We were enchanted by a blue booby who was happy for us to get very close.  They look like cartoon birds with their bright blue feet, almost like they have been fitted with silicon gum boots.  IN the evening, we saw small sharks in the shallows of the surf possibly lying in wait for the baby turtles who, once hatched, make their way into the sea from the dunes behind.
The fish market in town is probably the best entertainment in Santa Cruz.  Dozens of pelicans hang out for tidbits of fish but pay deference to the sea lions that nestle up to the legs of the fishermen waiting for the scraps.  Hours could be spend watching this scene.
We headed inland with a taxi for a few hours to see some volcanic craters and walked through a giant lava tunnel carved out about 5 million years ago by a river of boiling rock.  Our driver was actually from Cuba, married to an Ecuadorian, and proved very interesting.

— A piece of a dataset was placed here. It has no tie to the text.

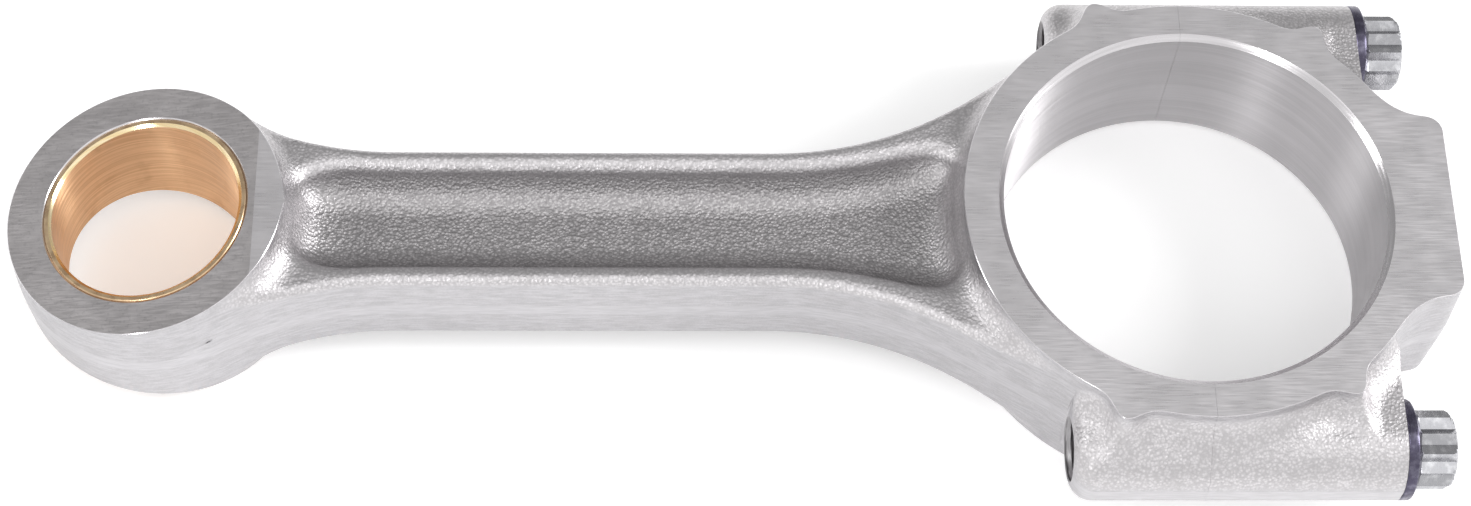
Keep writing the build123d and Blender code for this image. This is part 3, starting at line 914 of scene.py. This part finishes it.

Expecting over-inflated prices, we have been pleasantly surprised.  Prices aren’t third world but we haven’t felt “fleeced”.   There’s a great street of food stalls with tables and chairs down the middle where you can find delicious meals for around $6 with a lively atmosphere and good service. There are also some fantastic galleries and shops selling more than the average tourist tat.  It's refreshing, after Panama, to be somewhere with no real crime problem.  Oh yes, and there's no rubbish!
Four days are a woefully short time to spend here but it has been fantastic.  Maybe we will be able to visit more islands in the archipelago when we return here with our own boat.  In the morning we set sail for the Islas Marquesas, the first stop in French Polynesia.  We have about 3000 miles ahead of us but, with good winds, Spiip should cover that distance in less than 3 weeks.